* Job
Write out all of the data without omission, exactly as shown.

***

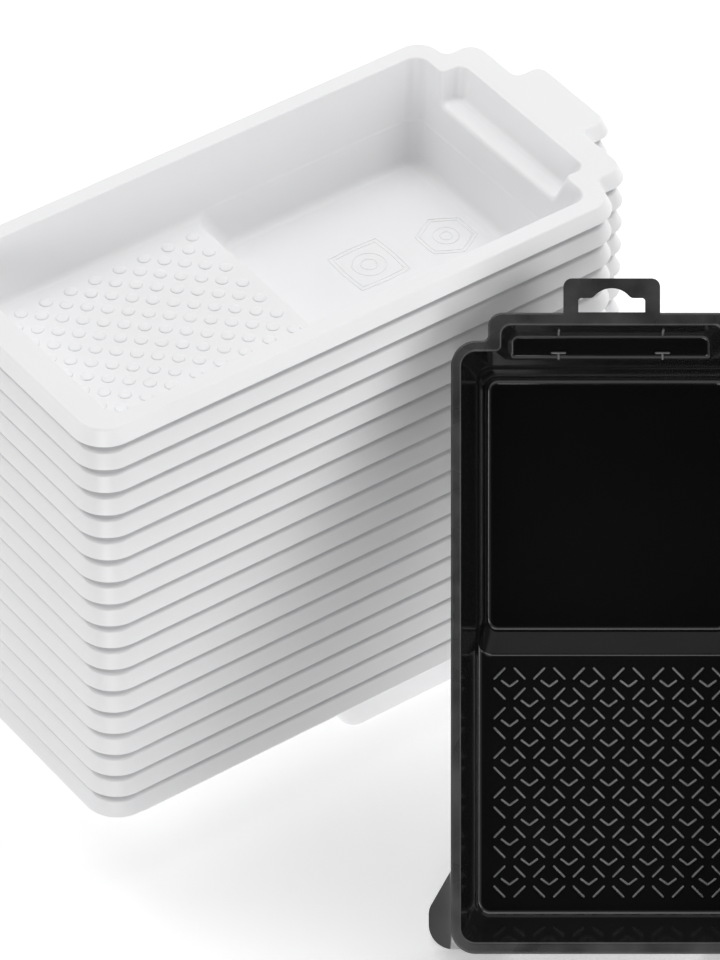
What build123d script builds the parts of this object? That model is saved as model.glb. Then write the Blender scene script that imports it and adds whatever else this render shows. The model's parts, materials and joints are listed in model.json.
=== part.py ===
from build123d import *
import math
import os
from typing import NamedTuple

# Paint roller tray with its stack of drop-in liners. Millimetres, +Z up.
# Each moulding is drawn in its own frame: x across, y from the shallow end to
# the deep end, z = 0 on the top of its rim, pockets below. The liners are then
# stacked upright, and the tray stands on its feet and leans in front of them.


class Rim(NamedTuple):
    """Plan of a rim: `steps` holds (half width, far edge) of its main part, neck and tab."""
    y_start: float
    steps: tuple
    start_radius: float
    corner_radii: tuple
    notch_radii: tuple


class Pocket(NamedTuple):
    """Drafted pocket: `top` and `floor` hold (half width, y start, y end) at those heights."""
    z_top: float
    top: tuple
    depth: float
    floor: tuple
    corner_radius: float
    edge_radius: float


# ---- driving dimensions: the rigid tray ----
TRAY_WALL = 2.0
TRAY_WIDTH = 150.0
TRAY_LENGTH = 300.0
NECK_WIDTH = 115.4
NECK_LENGTH = 13.0
LIP_HEIGHT = 6.0
LIP_WALL = 1.8
RIM_EDGE_RADIUS = 1.2

LEDGE_DEPTH = 16.0
ROLL_OFF_DEPTH = 33.0
WELL_DEPTH = 53.0
WELL_OVERLAP = 5.0          # how far the well's walls start above the roll-off floor

FOOT_TOP = 1.0              # below the rim's top
FOOT_DEPTH = 65.0
FOOT_FLARE = 10.0           # how far a foot widens sideways on its way down
FOOT_END_FLARE = 4.0        # and past the tray's shallow end
FOOT_CURVE = 1.7            # exponent of the flare: it starts slowly and ends fast
FOOT_WALL = 2.4
FOOT_INSET = 0.3            # keeps the foot's top inside the rim's lip
FOOT_SECTIONS = 4
FOOT_LENGTH = 34.0          # along the tray's side
FOOT_KNEE_Y = 15.3          # where the foot's flank turns in towards the tray
FOOT_END_REACH = 27.0       # along the tray's end, in from its side
FOOT_CORNER_RADIUS = 12.0
FOOT_KNEE_RADIUS = 9.0

HANGER_WIDTH = 45.1
HANGER_REACH = 16.0
HANGER_OVERLAP = 3.0        # how far the hanger tab runs back over the rim
HANGER_PLATE = 2.2
HANGER_LIP = 4.5
HANGER_CORNER_RADIUS = 4.0
SLOT_START = 0.2            # from the rim's far edge to the slot
SLOT_WIDTH = 31.2
SLOT_HEIGHT = 6.8
SLOT_HUMP_WIDTH = 17.8
SLOT_HUMP_HEIGHT = 4.6
SLOT_CORNER_RADIUS = 1.5
SLOT_HUMP_RADIUS = 3.0

RIB = 0.9                   # width of the raised ribs
RIB_HEIGHT = 0.6
GRIP_COLUMNS = 6
GRIP_ROWS = 6
GRIP_PITCH = 18.75
GRIP_CENTRE_Y = 78.1        # middle of the rib pattern on the roll-off floor
STROKE_LENGTH = 7.6
STROKE_OFFSET = 4.75        # from a diamond's centre to each stroke's middle, along x and y
CHEVRON_WIDTH = 8.0
CHEVRON_HEIGHT = 2.9
STOP_RIB_X = 24.4           # ribs on the ledge, either side of its middle
STOP_BAR_WIDTH = 6.8
STOP_BAR_Y = 281.2
STOP_STEM_LENGTH = 3.0
STOP_WALL_RIB_HEIGHT = 9.0
NOTCH_RADIUS = 3.0          # where the ledge opens into the main pocket
TRAY_OPENING_RADIUS = 1.2
TRAY_STEP_RADIUS = 2.0      # crest of the slope down to the well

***

* Solution for this exercise
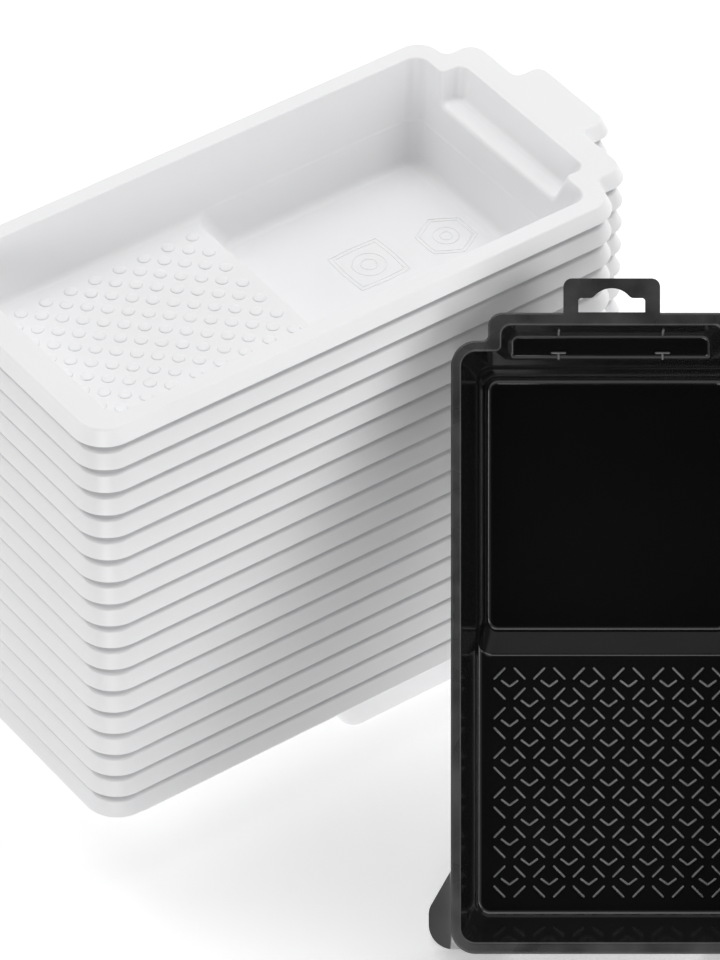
What build123d script builds the parts of this object? That model is saved as model.glb. Then write the Blender scene script that imports it and adds whatever else this render shows. The model's parts, materials and joints are listed in model.json.
=== part.py ===
from build123d import *
import math
import os
from typing import NamedTuple

# Paint roller tray with its stack of drop-in liners. Millimetres, +Z up.
# Each moulding is drawn in its own frame: x across, y from the shallow end to
# the deep end, z = 0 on the top of its rim, pockets below. The liners are then
# stacked upright, and the tray stands on its feet and leans in front of them.


class Rim(NamedTuple):
    """Plan of a rim: `steps` holds (half width, far edge) of its main part, neck and tab."""
    y_start: float
    steps: tuple
    start_radius: float
    corner_radii: tuple
    notch_radii: tuple


class Pocket(NamedTuple):
    """Drafted pocket: `top` and `floor` hold (half width, y start, y end) at those heights."""
    z_top: float
    top: tuple
    depth: float
    floor: tuple
    corner_radius: float
    edge_radius: float


# ---- driving dimensions: the rigid tray ----
TRAY_WALL = 2.0
TRAY_WIDTH = 150.0
TRAY_LENGTH = 300.0
NECK_WIDTH = 115.4
NECK_LENGTH = 13.0
LIP_HEIGHT = 6.0
LIP_WALL = 1.8
RIM_EDGE_RADIUS = 1.2

LEDGE_DEPTH = 16.0
ROLL_OFF_DEPTH = 33.0
WELL_DEPTH = 53.0
WELL_OVERLAP = 5.0          # how far the well's walls start above the roll-off floor

FOOT_TOP = 1.0              # below the rim's top
FOOT_DEPTH = 65.0
FOOT_FLARE = 10.0           # how far a foot widens sideways on its way down
FOOT_END_FLARE = 4.0        # and past the tray's shallow end
FOOT_CURVE = 1.7            # exponent of the flare: it starts slowly and ends fast
FOOT_WALL = 2.4
FOOT_INSET = 0.3            # keeps the foot's top inside the rim's lip
FOOT_SECTIONS = 4
FOOT_LENGTH = 34.0          # along the tray's side
FOOT_KNEE_Y = 15.3          # where the foot's flank turns in towards the tray
FOOT_END_REACH = 27.0       # along the tray's end, in from its side
FOOT_CORNER_RADIUS = 12.0
FOOT_KNEE_RADIUS = 9.0

HANGER_WIDTH = 45.1
HANGER_REACH = 16.0
HANGER_OVERLAP = 3.0        # how far the hanger tab runs back over the rim
HANGER_PLATE = 2.2
HANGER_LIP = 4.5
HANGER_CORNER_RADIUS = 4.0
SLOT_START = 0.2            # from the rim's far edge to the slot
SLOT_WIDTH = 31.2
SLOT_HEIGHT = 6.8
SLOT_HUMP_WIDTH = 17.8
SLOT_HUMP_HEIGHT = 4.6
SLOT_CORNER_RADIUS = 1.5
SLOT_HUMP_RADIUS = 3.0

RIB = 0.9                   # width of the raised ribs
RIB_HEIGHT = 0.6
GRIP_COLUMNS = 6
GRIP_ROWS = 6
GRIP_PITCH = 18.75
GRIP_CENTRE_Y = 78.1        # middle of the rib pattern on the roll-off floor
STROKE_LENGTH = 7.6
STROKE_OFFSET = 4.75        # from a diamond's centre to each stroke's middle, along x and y
CHEVRON_WIDTH = 8.0
CHEVRON_HEIGHT = 2.9
STOP_RIB_X = 24.4           # ribs on the ledge, either side of its middle
STOP_BAR_WIDTH = 6.8
STOP_BAR_Y = 281.2
STOP_STEM_LENGTH = 3.0
STOP_WALL_RIB_HEIGHT = 9.0
NOTCH_RADIUS = 3.0          # where the ledge opens into the main pocket
TRAY_OPENING_RADIUS = 1.2
TRAY_STEP_RADIUS = 2.0      # crest of the slope down to the well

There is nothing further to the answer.